And in GRRM's writing style we may only hear legends of him here and there. Because there is no reason to throw it in the face of the reader. Like all the staircases going down, we never explore: King's Landing, Dragonstone, the Harrenhal Bear Pit, Queenscrown, the end of the Winterfell crypts. There is something down all those stairs and the reader never gets informed.

Well, the reason to throw it in the face of the reader is reason it was done in all those other series: A dark lord drives the plot.

Without Sauron in LOTR, there is literally no lord of the rings!  No master of the One Ring, who must be stopped... no Shadow, that will spread over Middle Earth... nobody commanding the Ringwraiths, no attacks on Helm's Deep or Minas Tirith, no reason for Saruman to flip, or anybody for him to flip to.

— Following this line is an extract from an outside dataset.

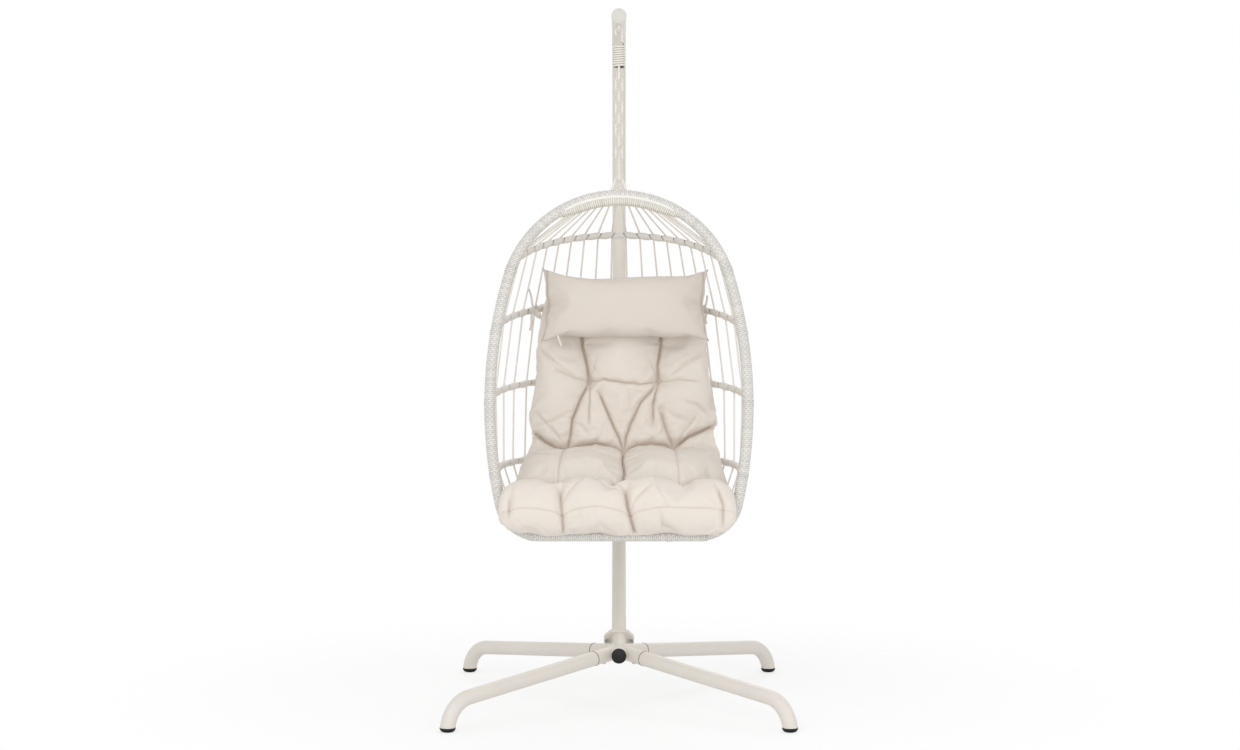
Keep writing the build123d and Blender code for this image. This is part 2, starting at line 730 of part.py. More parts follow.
for number, path in enumerate(hoop_paths, start=1):
    hoop_bar = hoop_rods[number - 1]
    hoop_sleeve = pipe(path, hoop_wrap_od / 2, hoop_rod / 2)
    with BuildPart() as rod:
        add(hoop_bar)
        add(rim_core, mode=Mode.SUBTRACT)
    rod_body = max(rod.part.solids(), key=lambda solid: solid.volume)
    rod_body.label = f"hoop_rod_{number}"
    export_step(rod_body, f"parts/hoop_rod_{number}.step")
    with BuildPart() as sleeve:
        add(hoop_sleeve)
        add(rim_envelope, mode=Mode.SUBTRACT)
    sleeve_body = max(sleeve.part.solids(), key=lambda solid: solid.volume)
    sleeve_body.label = f"hoop_wrap_{number}"
    export_step(sleeve_body, f"parts/hoop_wrap_{number}.step")

with BuildPart() as rim_tube:
    add(rim_core)
    add(rim_bore, mode=Mode.SUBTRACT)
rim_tube.part.label = "rim_tube"
export_step(rim_tube.part, "parts/rim_tube.step")

with BuildPart() as rim_wrap:
    add(rim_envelope)
    add(rim_core, mode=Mode.SUBTRACT)
    add(hanger_bar, mode=Mode.SUBTRACT)
    for hoop_bar in hoop_rods:
        add(hoop_bar, mode=Mode.SUBTRACT)
rim_wrap.part.label = "rim_wrap"
export_step(rim_wrap.part, "parts/rim_wrap.step")

# ---- Strings ---------------------------------------------------------------------------

string_radius = string_od / 2
hoop_radius = hoop_wrap_od / 2
rim_radius = rim_wrap_od / 2
string_bend = hoop_radius + string_radius + play     # a string's turn round a hoop


def across(direction, along):
    """The part of a direction that is square to a line."""
    line = along.normalized()
    return (direction - line * direction.dot(line)).normalized()


def string_route(index):
    """One string: a knot on the rim's top, a turn round the outside of each hoop, a last knot."""
    share = string_margin + (1 - 2 * string_margin) * index / (string_count - 1)
    rim_x = string_arch_half * (2 * share - 1)
    rim_v = top_centre + sqrt(rim_top_radius ** 2 - rim_x ** 2)
    rim_along = rim_plane.from_local_coords(Vector(top_centre - rim_v, rim_x, 0)) - rim_plane.origin
    centres = [rim_plane.from_local_coords(Vector(rim_x, rim_v, 0))]
    centres += [path @ share for path in hoop_paths]
    first = across((centres[1] - centres[0]).normalized(), rim_along)
    final = (centres[-2] - centres[-1]).normalized()
    points = [centres[0] + first * (rim_radius + string_radius - string_sink)]
    for number, centre in enumerate(centres[1:-1], start=1):
        back = (centres[number - 1] - centre).normalized()
        on = (centres[number + 1] - centre).normalized()
        outward = across((back + on) * -1, hoop_paths[number - 1] % share)
        half_turn = radians(180 - back.get_angle(on)) / 2
        points.append(centre + outward * (string_bend / cos(half_turn)))
    return points + [centres[-1] + final * (hoop_radius - string_sink)]


string_bars = []
for index in range(string_count):
    route = FilletPolyline(*string_route(index), radius=string_bend)
    string_bars.append(bar(route, string_radius))
with BuildPart() as string_web:
    for string_bar in string_bars:
        add(string_bar)
string_web.part.label = "string_web"
export_step(string_web.part, "parts/string_web.step")

last = len(hoop_paths) - 1
last_half = rim_half((hoop_ends[last] - rim_bottom) / cos(tilt))
last_depth = hoop_planes[last].to_local_coords(hoop_paths[last] @ 0.5).Y
seat_bars = []
for index in range(seat_string_count):
    seat_x = seat_string_half * (2 * index / (seat_string_count - 1) - 1)
    rim_point = rim_plane.from_local_coords(Vector(min(max(seat_x, -corner_x), corner_x), 0, 0))
    back_v = last_depth - last_half + sqrt(last_half ** 2 - seat_x ** 2)
    back_point = hoop_planes[last].from_local_coords(Vector(seat_x, back_v, 0))
    along = (back_point - rim_point).normalized()
    front_end = rim_point + along * (rim_radius - string_sink)
    back_end = back_point - along * (hoop_radius - string_sink)
    seat_bars.append(bar(Edge.make_line(front_end, back_end), string_radius))
with BuildPart() as seat_strings:
    for seat_bar in seat_bars:
        add(seat_bar)
seat_strings.part.label = "seat_strings"
export_step(seat_strings.part, "parts/seat_strings.step")

# ---- Cushion and pillow ----------------------------------------------------------------

lean = radians(cushion_back_lean)
cushion_half_width = rim_half_width - cushion_side_gap
cushion_crease = rim_bottom + cushion_crease_rise
cushion_top = cushion_crease + cushion_back_rise
bar_top = rim_bottom + rim_radius + play
nose_back = rim_foot_y - rim_radius - play - nose_gap
nose_front = rim_foot_y - cushion_nose_reach
nose_foot = bar_top - cushion_nose_drop
seat_top = nose_foot + cushion_nose_thick
back_plane = Plane(
    origin=(0, hub_y + cushion_crease_y, cushion_crease),
    x_dir=(1, 0, 0),
    z_dir=(0, -cos(lean), sin(lean)),
)
back_length = cushion_back_rise / cos(lean)
seat_back = cushion_crease_y + cushion_thick


def back_outline(half):
    """The cushion back across its length: flat in front, thinner at its sides."""
    inner = half * 0.7
    return [
        (-half, 0),
        (half, 0),
        (half, cushion_edge_thick),
        (inner, cushion_thick),
        (-inner, cushion_thick),
        (-half, cushion_edge_thick),
    ]


with BuildPart() as cushion:
    # the seat's side profile, cut to the plan of the basket and to the rim's rounded corners
    with BuildSketch(side_plane.offset(-cushion_half_width)):
        Polygon(
            (nose_back, seat_top),
            (nose_back, bar_top),
            (rim_foot_y + rim_radius, bar_top),
            (rim_foot_y + 6 * rim_radius, bar_top + 3),
            (rim_foot_y + 12 * rim_radius, bar_top + 28),
            (seat_back - 70, bar_top + 32),
            (seat_back, bar_top + 127),
            (seat_back + 5, cushion_crease + 20),
            (cushion_crease_y, cushion_crease),
            (cushion_crease_y - 90, cushion_crease - 45),
            (cushion_crease_y - 190, seat_top - 6),
            align=None,
        )
    extrude(amount=2 * cushion_half_width)
    with BuildSketch(Plane.XY.offset(nose_foot)):
        Polygon(
            (-cushion_half_width, hub_y + nose_back),
            (cushion_half_width, hub_y + nose_back),
            (cushion_half_width, hub_y),
            (seat_back_half, hub_y + seat_back + 5),
            (-seat_back_half, hub_y + seat_back + 5),
            (-cushion_half_width, hub_y),
            align=None,
        )
    extrude(amount=cushion_top, mode=Mode.INTERSECT)
    with BuildSketch(front_plane.offset(-seat_back - 5)):
        Polygon(
            (-cushion_half_width, bar_top + 86),
            (-0.95 * cushion_half_width, bar_top + 36),
            (-0.75 * cushion_half_width, bar_top),
            (0.75 * cushion_half_width, bar_top),
            (0.95 * cushion_half_width, bar_top + 36),
            (cushion_half_width, bar_top + 86),
            (cushion_half_width, cushion_crease - 60),
            (cushion_back_half, cushion_crease + 20),
            (-cushion_back_half, cushion_crease + 20),
            (-cushion_half_width, cushion_crease - 60),
            align=None,
        )
    extrude(amount=seat_back - nose_back + 5, mode=Mode.INTERSECT)
    # the back, narrower and thinner at its edges and towards its top
    with BuildSketch(Plane(back_plane.origin, x_dir=(1, 0, 0), z_dir=(0, sin(lean), cos(lean)))):
        Polygon(*back_outline(cushion_back_half), align=None)
    with BuildSketch(Plane(back_plane.origin, x_dir=(1, 0, 0),
                           z_dir=(0, sin(lean), cos(lean))).offset(back_length)):
        Polygon(*back_outline(cushion_top_half), align=None)
    loft()
    # the nose that hangs over the rim's lower bar
    with BuildSketch(front_plane.offset(-nose_back)):
        with Locations((0, (nose_foot + seat_top) / 2)):
            RectangleRounded(2 * cushion_nose_half, cushion_nose_thick, nose_corner)
    extrude(amount=nose_back - nose_front)
cushion.part.label = "cushion"
export_step(cushion.part, "parts/cushion.step")

pillow_low = pillow_rise / cos(lean)
with BuildPart() as pillow:
    with BuildSketch(back_plane.offset(play)):
        with Locations((0, pillow_low + pillow_height / 2)):
            Rectangle(pillow_width, pillow_height)
    extrude(amount=pillow_thick)
    fillet(pillow.edges(), pillow_corner)
pillow.part.label = "pillow"
export_step(pillow.part, "parts/pillow.step")
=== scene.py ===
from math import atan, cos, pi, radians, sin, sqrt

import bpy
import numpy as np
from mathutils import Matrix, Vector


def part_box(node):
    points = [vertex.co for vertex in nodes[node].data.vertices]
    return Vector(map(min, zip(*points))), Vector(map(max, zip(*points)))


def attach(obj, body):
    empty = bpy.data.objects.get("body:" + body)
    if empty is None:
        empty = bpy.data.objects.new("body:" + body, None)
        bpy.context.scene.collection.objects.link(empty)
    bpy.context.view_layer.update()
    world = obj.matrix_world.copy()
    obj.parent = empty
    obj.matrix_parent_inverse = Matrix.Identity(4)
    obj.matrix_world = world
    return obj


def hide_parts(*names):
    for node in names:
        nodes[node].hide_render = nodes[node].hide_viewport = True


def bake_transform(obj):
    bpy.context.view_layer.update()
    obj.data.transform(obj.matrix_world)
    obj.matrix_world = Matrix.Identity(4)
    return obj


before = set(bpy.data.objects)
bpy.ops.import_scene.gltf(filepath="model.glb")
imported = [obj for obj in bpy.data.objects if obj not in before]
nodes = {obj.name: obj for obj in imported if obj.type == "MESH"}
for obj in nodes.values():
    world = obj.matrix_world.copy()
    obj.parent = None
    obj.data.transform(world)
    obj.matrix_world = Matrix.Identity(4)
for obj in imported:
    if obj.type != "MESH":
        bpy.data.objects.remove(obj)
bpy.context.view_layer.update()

# %% [markdown]
# # A hanging egg chair
# The steel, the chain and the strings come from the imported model, which stands at its real size in
# metres. This script gives them their paint and plastic, winds the wicker on the rim and the hoops,
# and sews and stuffs the cushion and the pillow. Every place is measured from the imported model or
# worked out from a few sizes of the chair.

scene = bpy.context.scene

# %% [markdown]
# ## Camera
# A chair nearly two metres tall looks natural from a few metres away with a longer lens, at the
# height of the seat's head. The picture is shifted down a little, so that the post stays upright.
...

In ASOIAF, GRRM solves that issue by creating new central forms of conflict, quite different from Tolkien's, because his root inspiration is the Middle Ages in England, which didn't have a dark lord -- it had a lot of politics, and they got nasty.  

GRRM tells us what the threats to Westeros will be in the summary, and he's been writing them out ever since: the political stuff (war of five kings) in Westeros, which got completely out of control, so much so it ate up five books instead of one... then Dany invading Westeros with her dragons and trying to reclaim the throne (which is, really, more political stuff -- just with added drama)... and finally, the Popsicles.  

The Popsicles are clearly the last, best hope for any sort of dark lord to emerge in this series.  But if they have a dark lord commanding them, we've surely seen no sign of him or her outside Mel's imagination.  

And even if one shows up, it will still be much, much later than in the earlier series GRRM disliked, so it will still seem pretty innovative to me.  (For instance, if some in Heresy are right and Bran somehow becomes one, that would be quite distinct from the usual flavor of dark lord -- but I think Bran will end up Lord of Winterfell when all is said and done.)

Now... if someone were to do a Hollywood version of ASOIAF at some point, I'm sure that someone would look at GRRM's design and say "Well, damn!  What this story needs... obviously... is a dark lord.  Let's create one."  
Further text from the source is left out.